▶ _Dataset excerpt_
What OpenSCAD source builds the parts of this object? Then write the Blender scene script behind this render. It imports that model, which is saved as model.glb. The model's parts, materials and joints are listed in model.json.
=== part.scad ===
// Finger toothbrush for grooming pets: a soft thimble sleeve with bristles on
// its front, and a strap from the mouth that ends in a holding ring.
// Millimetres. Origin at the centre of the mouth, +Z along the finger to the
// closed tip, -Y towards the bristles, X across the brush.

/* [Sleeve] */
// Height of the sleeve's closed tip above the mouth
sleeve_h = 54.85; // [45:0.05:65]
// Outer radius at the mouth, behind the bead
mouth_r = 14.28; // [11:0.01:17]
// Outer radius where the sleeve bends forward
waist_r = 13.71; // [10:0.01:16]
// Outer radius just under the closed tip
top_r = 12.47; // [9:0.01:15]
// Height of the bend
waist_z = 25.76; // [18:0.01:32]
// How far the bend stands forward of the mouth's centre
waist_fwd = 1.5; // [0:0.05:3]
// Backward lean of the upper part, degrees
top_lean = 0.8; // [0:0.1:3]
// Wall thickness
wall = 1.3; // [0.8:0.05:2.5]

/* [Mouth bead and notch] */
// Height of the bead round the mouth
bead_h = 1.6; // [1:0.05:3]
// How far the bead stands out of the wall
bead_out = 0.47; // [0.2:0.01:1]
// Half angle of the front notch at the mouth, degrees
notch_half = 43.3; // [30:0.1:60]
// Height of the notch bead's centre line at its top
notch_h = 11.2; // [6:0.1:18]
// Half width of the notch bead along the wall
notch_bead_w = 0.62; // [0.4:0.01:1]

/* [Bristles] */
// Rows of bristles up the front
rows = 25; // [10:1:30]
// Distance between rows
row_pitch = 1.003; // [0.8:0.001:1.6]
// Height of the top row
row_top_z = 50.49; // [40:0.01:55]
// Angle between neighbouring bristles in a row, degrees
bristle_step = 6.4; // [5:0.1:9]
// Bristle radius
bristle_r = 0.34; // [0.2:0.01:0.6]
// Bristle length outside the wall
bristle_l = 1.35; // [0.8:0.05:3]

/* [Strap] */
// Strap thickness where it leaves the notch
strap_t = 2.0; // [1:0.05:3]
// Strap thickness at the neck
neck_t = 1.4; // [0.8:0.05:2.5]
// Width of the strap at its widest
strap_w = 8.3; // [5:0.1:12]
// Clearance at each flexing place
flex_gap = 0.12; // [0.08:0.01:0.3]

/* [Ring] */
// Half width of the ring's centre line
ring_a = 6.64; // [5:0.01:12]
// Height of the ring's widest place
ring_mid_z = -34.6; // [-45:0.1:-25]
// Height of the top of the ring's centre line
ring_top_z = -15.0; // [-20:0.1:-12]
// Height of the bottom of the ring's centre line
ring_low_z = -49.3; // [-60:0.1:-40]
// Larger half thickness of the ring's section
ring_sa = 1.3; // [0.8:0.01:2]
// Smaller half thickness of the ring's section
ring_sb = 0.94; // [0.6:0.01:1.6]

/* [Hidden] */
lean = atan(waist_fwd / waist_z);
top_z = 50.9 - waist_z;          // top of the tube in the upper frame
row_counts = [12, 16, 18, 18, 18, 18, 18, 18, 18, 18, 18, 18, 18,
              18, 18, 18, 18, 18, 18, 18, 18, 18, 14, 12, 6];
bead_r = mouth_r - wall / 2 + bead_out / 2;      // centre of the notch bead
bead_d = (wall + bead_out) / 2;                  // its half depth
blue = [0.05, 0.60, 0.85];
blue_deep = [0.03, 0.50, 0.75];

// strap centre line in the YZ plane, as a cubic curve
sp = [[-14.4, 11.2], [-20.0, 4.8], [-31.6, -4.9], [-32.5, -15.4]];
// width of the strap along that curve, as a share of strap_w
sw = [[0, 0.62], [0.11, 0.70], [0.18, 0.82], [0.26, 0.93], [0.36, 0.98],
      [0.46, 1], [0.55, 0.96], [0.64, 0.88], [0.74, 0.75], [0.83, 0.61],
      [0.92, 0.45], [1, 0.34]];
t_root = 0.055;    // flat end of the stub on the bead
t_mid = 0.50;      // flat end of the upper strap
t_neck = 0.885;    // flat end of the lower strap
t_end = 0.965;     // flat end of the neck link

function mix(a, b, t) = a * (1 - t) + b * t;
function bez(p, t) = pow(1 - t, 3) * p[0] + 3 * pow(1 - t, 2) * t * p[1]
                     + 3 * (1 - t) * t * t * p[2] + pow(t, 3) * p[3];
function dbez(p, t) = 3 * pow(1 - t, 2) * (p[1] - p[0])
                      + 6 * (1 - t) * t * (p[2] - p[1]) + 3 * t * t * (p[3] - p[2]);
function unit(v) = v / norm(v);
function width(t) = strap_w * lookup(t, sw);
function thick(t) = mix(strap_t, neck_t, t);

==

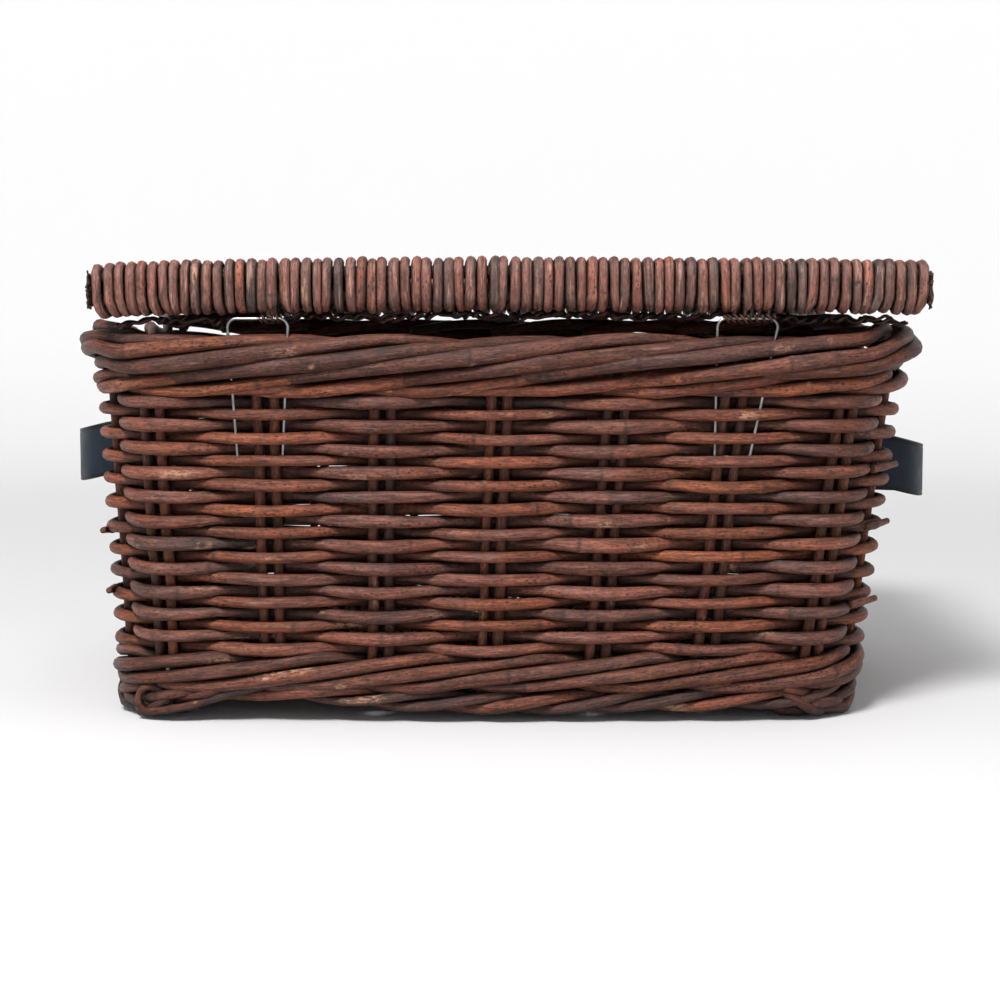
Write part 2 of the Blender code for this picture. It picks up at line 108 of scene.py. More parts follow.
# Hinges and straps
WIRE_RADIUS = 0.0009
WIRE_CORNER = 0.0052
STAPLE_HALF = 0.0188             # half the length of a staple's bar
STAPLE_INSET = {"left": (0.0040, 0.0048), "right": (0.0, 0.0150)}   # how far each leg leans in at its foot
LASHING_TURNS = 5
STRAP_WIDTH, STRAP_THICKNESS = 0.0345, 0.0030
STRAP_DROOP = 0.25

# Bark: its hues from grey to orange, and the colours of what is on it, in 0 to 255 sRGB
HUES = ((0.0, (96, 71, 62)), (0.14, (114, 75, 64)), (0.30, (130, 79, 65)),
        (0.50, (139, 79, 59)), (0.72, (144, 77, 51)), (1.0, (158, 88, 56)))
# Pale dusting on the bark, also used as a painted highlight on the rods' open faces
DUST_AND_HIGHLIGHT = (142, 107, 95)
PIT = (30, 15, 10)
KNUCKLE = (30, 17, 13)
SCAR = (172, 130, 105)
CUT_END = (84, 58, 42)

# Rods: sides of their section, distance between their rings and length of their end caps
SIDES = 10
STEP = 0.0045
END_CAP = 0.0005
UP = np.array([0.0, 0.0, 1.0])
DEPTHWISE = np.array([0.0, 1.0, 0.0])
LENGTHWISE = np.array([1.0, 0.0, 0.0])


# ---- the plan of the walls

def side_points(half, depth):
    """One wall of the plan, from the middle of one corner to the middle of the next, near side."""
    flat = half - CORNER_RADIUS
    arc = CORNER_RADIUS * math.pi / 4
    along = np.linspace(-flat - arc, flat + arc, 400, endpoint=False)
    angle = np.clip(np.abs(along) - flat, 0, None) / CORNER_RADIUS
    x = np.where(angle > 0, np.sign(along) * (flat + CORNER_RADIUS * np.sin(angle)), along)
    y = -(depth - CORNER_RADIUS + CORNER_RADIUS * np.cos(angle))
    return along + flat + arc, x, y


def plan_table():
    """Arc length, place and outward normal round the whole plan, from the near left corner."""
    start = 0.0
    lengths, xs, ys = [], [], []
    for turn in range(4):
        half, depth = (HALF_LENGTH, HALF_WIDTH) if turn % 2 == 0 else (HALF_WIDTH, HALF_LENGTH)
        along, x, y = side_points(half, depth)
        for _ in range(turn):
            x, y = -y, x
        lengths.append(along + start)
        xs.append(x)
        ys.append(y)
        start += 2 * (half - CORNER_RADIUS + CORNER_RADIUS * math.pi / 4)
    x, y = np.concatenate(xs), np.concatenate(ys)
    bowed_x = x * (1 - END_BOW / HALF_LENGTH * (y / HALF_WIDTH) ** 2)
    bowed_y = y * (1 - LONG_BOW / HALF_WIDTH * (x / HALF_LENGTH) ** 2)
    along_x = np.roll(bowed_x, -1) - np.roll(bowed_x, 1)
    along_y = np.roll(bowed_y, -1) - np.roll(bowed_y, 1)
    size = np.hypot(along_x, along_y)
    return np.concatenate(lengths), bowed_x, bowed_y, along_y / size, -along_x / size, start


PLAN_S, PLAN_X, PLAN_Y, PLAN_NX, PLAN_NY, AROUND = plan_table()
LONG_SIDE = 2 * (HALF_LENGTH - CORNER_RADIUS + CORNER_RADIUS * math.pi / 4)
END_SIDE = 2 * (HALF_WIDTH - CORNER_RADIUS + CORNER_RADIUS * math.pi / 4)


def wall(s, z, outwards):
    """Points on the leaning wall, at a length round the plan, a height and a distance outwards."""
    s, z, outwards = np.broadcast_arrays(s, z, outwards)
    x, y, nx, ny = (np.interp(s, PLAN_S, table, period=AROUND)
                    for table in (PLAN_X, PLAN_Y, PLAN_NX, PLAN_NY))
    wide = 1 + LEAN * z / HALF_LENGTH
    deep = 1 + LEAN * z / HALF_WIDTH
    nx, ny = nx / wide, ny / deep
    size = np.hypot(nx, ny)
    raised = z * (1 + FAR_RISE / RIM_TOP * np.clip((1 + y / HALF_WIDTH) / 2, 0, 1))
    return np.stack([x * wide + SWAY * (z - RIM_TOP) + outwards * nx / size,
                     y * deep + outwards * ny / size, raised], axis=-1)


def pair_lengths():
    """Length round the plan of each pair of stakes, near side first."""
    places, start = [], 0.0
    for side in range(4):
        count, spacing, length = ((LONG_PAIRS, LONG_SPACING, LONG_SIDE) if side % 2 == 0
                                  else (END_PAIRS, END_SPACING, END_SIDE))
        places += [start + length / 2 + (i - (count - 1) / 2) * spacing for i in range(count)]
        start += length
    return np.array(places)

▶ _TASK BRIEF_
In the listing above, locate the line with "Write part 2" and the line with "STRAP_DROOP = 0.25", then extract exactly those lines and every line between them, and nothing more.

▶ _RESULT FOR THIS TASK_
Write part 2 of the Blender code for this picture. It picks up at line 108 of scene.py. More parts follow.
# Hinges and straps
WIRE_RADIUS = 0.0009
WIRE_CORNER = 0.0052
STAPLE_HALF = 0.0188             # half the length of a staple's bar
STAPLE_INSET = {"left": (0.0040, 0.0048), "right": (0.0, 0.0150)}   # how far each leg leans in at its foot
LASHING_TURNS = 5
STRAP_WIDTH, STRAP_THICKNESS = 0.0345, 0.0030
STRAP_DROOP = 0.25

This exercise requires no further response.